A couple years ago, Paul Krugman recommended a post by Richard Florida, America's Great Passport Divide. That's where that map just above comes from. I couldn't help but notice that the states with the smallest percentage of passport holders-- i.e., states with people who don't travel outside the country-- are also the states that elect Republicans the most regularly. Mississippi is the worst, closely followed by West Virginia, Kentucky, Alabama and Arkansas.
"It’s a fun map," writes Florida. "With the exception of Sarah Palin’s home state, it reinforces the 'differences' we expect to find between the states where more worldly, well-travelled people live versus those where the folks Palin likes to call 'real Americans' preponderate. Mostly to entertain myself, I decided to look at how this passport metric correlates with a variety of other political, cultural, economic, and demographic measures. What surprised me is how closely it lines up with the other great cleavages in America today." And, as he says, the statistical correlations are striking across a range of indices.
People in richer states tend to hold passports and people in poorer states tend to not. Same for educated people versus ignorant people. The kinds of folks who elect John Boozman, Mitch McConnell and Rand Paul, Lindsay Graham, Jeff Sessions and David Vitter, don't hold college degrees-- or passports. They watch Glenn Beck instead and listen to Hate Talk Radio.
States with higher percentages of passport holders are also more diverse. There is a considerable correlation between passports and the share of immigrants or foreign-born population (.63) and also gays and lesbians (.54). The more passport holders a state has, the more diverse its population tends to be. And yes, these correlations hold when we control for income.I've been reading a very research-oriented academic book by John Hibbing, Kevin Smith and John Alford lately, Predisposed. One of the themes is that "liberals and conservatives report distinct personality and psychological tendencies and have different tastes in all sorts of things from art and sports to personality traits and vocational preferences… Conservatives' cognitive patterns reveal a comfort level with clarity and hard categorization while liberals are more likely to value complexity and multiple categories."
What about politics? How does passport holding line up against America’s Red state-Blue state divide? Pretty darn well, actually. There is a considerable positive correlation between passports and Obama voters (.59) and a significant negative one (-.61) for McCain voters. It appears that more liberally-oriented states are more globally oriented as well, or at least their citizens like to travel abroad. Again, the correlations hold when we control for income, though they are a bit weaker than the others.
...And finally, states with more passport holders are also happier. There is a significant correlation (.55) between happiness (measured via Gallup surveys) and a state’s percentage of passport holders. Yet again, that correlation holds when we control for income.

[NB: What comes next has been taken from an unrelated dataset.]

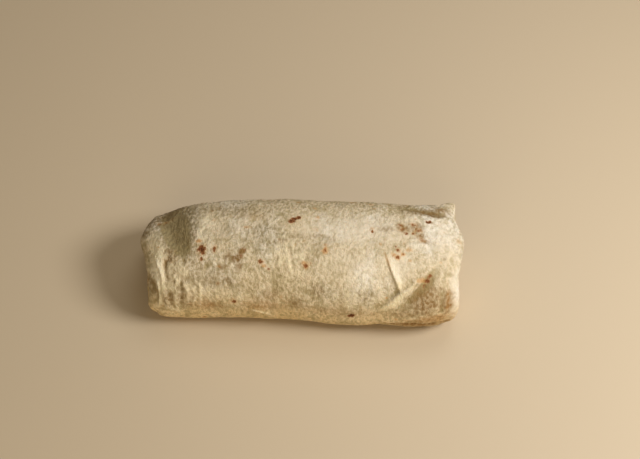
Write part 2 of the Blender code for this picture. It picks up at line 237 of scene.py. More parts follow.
# Toasted marks: x, angle, length, width (millimetres), tilt from along the roll (degrees),
# darkness, halo
MARKS = (
    (-82.4, -31, 2.4, 1.6, 0, 0.4, 0.0),
    (-78.6, -29.6, 3.0, 1.4, 0, 0.45, 0.0),
    (-75.2, -30, 2.0, 1.4, 0, 0.35, 0.0),
    (-82, -38, 1.8, 1.8, 0, 0.3, 0.0),
    (-70, -36, 2.0, 1.6, 0, 0.25, 0.0),
    (-79.4, 30, 3.0, 2.0, 60, 0.25, 0.1),
    (-55.6, 23, 6.0, 4.6, 78, 1.0, 0.5),
    (-54.6, 27, 3.4, 2.6, 78, 0.9, 0.6),
    (-57.4, 13, 2.8, 2.2, 0, 0.25, 1.0),
    (-47.8, 24, 2.2, 3.6, 0, 0.7, 0.5),
    (-55.4, 33, 2.0, 3.0, 0, 0.75, 0.3),
    (-30.0, 26, 2.6, 2.2, 0, 0.35, 0.1),
    (-31.6, 32, 3.0, 2.4, 60, 0.35, 0.1),
    (-20.3, 37.5, 2.4, 2.4, 0, 0.85, 0.8),
    (-18.4, 41, 1.8, 1.4, 0, 0.1, 0.9),
    (-15.6, 44, 1.6, 1.6, 0, 0.4, 0.2),
    (-2.9, -8.5, 4.8, 3.8, -30, 1.15, 0.2),
    (-0.6, -11, 6.0, 2.4, -30, 1.0, 0.2),
    (6.0, 39.5, 2.2, 3.0, 0, 0.7, 1.0),
    (4.6, 37.4, 1.6, 1.6, 0, 0.1, 1.0),
    (8.8, 37, 1.4, 1.6, 0, 0.45, 0.4),
    (16.9, 24, 2.2, 3.4, 0, 0.45, 1.0),
    (16.9, 18, 1.6, 1.6, 0, 0.3, 0.6),
    (44.3, -1, 1.6, 2.4, 0, 0.7, 0.3),
    (44.2, -5, 1.6, 1.6, 0, 0.25, 0.6),
    (59.0, 19.5, 2.0, 2.2, 0, 0.75, 0.7),
    (58.8, 27, 2.2, 2.2, 0, 0.55, 1.0),
    (61.6, 23.4, 1.8, 1.6, 0, 0.4, 1.0),
    (57.0, 25, 1.8, 1.8, 0, 0.25, 0.9),
    (57.8, 15.5, 1.6, 1.8, 0, 0.55, 0.1),
    (62.3, 12, 1.6, 1.6, 0, 0.35, 0.1),
    (65.0, 18.5, 2.4, 2.2, 0, 0.15, 0.7),
    (60.0, -11, 2.4, 2.0, 0, 0.45, 0.3),
    (61.2, -6, 3.0, 2.8, 30, 0.45, 0.3),
    (63.2, -1, 3.2, 2.4, 30, 0.5, 0.2),
    (67.6, -13, 3.2, 2.4, 0, 0.4, 0.4),
    (70.2, -6, 2.8, 3.6, 60, 0.4, 0.4),
    (67.2, -1, 1.8, 1.8, 0, 0.6, 0.7),
    (71.8, 6, 3.6, 2.4, 20, 0.3, 0.4),
    (75.6, -18, 3.2, 3.2, -15, 1.0, 0.2),
    (33.4, 89.5, 4.2, 4.6, 0, 1.1, 0.1),
    (-35.9, 78, 2.6, 3.4, 0, 0.8, 0.5),
    (-29.5, -0.5, 2.4, 1.6, 0, 0.35, 0.6),
    (-45.0, 58, 1.4, 1.6, 0, 0.4, 0.3),
    (75.2, 48, 3.4, 2.6, -52, 0.85, 0.2),
    (76.6, 43.5, 4.0, 2.0, -56, 0.6, 0.2),
    (74.0, 53, 4.0, 2.0, -58, 0.45, 0.1),
    (72.2, 47.6, 3.2, 2.2, 0, 0.1, 0.75),
    (93.0, 0, 1.6, 3.6, 0, 0.1, 0.4),
    (53.4, 30.5, 8.0, 1.0, 71, 0.15, 0.6),
    (-92, 56, 2.0, 5.0, 0, 0.5, 0.4),
    (-22, 86, 6.0, 1.2, -10, 0.15, 0.5),
)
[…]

There are stark cultural differences between places where international travel is common and those where it’s not, and we can see them playing out in the cultural and political strife that has been riving the country over the past decades. Think of John Kerry, who was accused of looking and sounding “French” and George W. Bush, who’d hardly been overseas before he became president, or for that matter Barack Obama, with his multi-cultural global upbringing, and Sarah Palin, who had to obtain a passport when she traveled to Kuwait in 2007. The trends in passport use reflect America’s starkly bifurcated system of infrastructure. One set of places has great universities and easy access to international airports; another an infrastructure that is much further off the beaten track of the global circulation of capital, talent, and ideas.

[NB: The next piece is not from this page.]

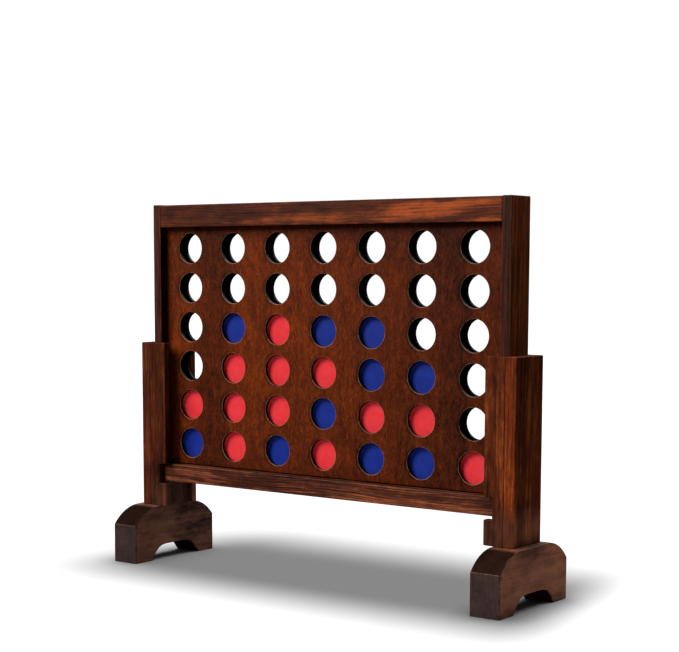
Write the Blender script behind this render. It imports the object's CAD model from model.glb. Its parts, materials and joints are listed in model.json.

Roland and I are planning a trip to Thailand. We would never think of taking a conservative with us. We take chances-- all the time. Conservatives don't. Our trips are always off the beaten path. Even if a conservative does go abroad, most don't venture away from the most predictable and "safe" (and shallow) experiences. We're happy because a progressive friend who's never traveled abroad is rarin' to go. Predisposed reinforces that "people who seek out new information [liberals] are simply much more likely to arrive at different political conclusions than those who are comfortable avoiding the risk and uncertainty accompanying new information [conservatives]… Conservatives' relative discomfort with the new and unfamiliar shows up not only in self-reports about themselves but in behavioral patterns like a reluctance to acquire new but potentially risky information. Such reluctance has pros and cons; it protects conservatives from negative situations but also means that invalid negative attitudes cannot be disproven… [V]ariations in people's willingness to explore new objects and situations may be at the core of the differing world views of liberals and conservatives."

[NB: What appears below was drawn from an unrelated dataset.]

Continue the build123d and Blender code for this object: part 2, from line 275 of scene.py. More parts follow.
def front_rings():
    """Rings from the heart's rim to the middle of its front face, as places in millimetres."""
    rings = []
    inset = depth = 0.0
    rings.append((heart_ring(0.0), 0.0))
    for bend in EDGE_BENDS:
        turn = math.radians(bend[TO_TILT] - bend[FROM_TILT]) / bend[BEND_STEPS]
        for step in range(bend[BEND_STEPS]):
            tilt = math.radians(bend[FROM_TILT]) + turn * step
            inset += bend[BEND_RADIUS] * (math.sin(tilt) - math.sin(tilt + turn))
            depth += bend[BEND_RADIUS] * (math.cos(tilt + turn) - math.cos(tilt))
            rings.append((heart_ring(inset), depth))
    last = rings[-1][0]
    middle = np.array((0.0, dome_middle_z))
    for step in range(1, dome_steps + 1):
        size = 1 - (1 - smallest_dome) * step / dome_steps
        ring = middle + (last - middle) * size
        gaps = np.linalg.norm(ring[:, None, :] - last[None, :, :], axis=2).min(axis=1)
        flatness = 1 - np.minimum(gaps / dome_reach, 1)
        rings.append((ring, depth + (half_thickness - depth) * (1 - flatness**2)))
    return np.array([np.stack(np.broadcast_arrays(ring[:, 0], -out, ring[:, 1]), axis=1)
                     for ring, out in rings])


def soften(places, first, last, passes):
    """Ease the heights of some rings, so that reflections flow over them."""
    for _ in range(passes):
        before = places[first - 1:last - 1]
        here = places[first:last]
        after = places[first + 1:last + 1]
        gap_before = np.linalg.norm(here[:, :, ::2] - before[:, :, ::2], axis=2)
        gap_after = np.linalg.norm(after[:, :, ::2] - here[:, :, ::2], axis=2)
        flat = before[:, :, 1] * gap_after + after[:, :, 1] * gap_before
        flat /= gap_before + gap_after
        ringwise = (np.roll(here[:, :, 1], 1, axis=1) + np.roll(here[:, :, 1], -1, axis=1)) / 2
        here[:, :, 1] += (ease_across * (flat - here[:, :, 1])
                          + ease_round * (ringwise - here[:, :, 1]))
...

The differing orientations to new information are likely to manifest themselves in differing attitudes towards science and religion, with liberals eager for more data even if those data are alarming (think global warming) and conservatives more likely to be content with knowledge that they believe has already been revealed to them. Seen from this vantage point, it is not surprising that attacks on science are more likely to come from the political right. The one-study-shows-this-but-another-shows-that nature of the scientific process is probably more bothersome to the conservative than to the liberal mindset. From the conservative perspective, referring to a set of findings and claims as "just a theory" could hardly be more damning; it bespeaks an absence of certainty that is troubling, especially if someone is proposing big and expensive changes on what is taken to be little more than debatable conjecture. To liberals, theories, even if dissent is present and i's are left undotted and t's uncrossed, are much more valuable-- the weight of current scientific evidence is likely good enough for them and future modifications to knowledge are more likely to be taken in stride.In the last couple of years, two our our most memorable experiences were fraught with the kind of uncertainty and danger that would cause a conservative to break down. We went wandering in the Himalayas and had no idea where we were or which way went where. And it was raining. A couple years before that we wound up in a trackless bush in Mali and ran into villagers who seem to have never seen anyone like us before. It was worth the whole trip. But we're not conservatives.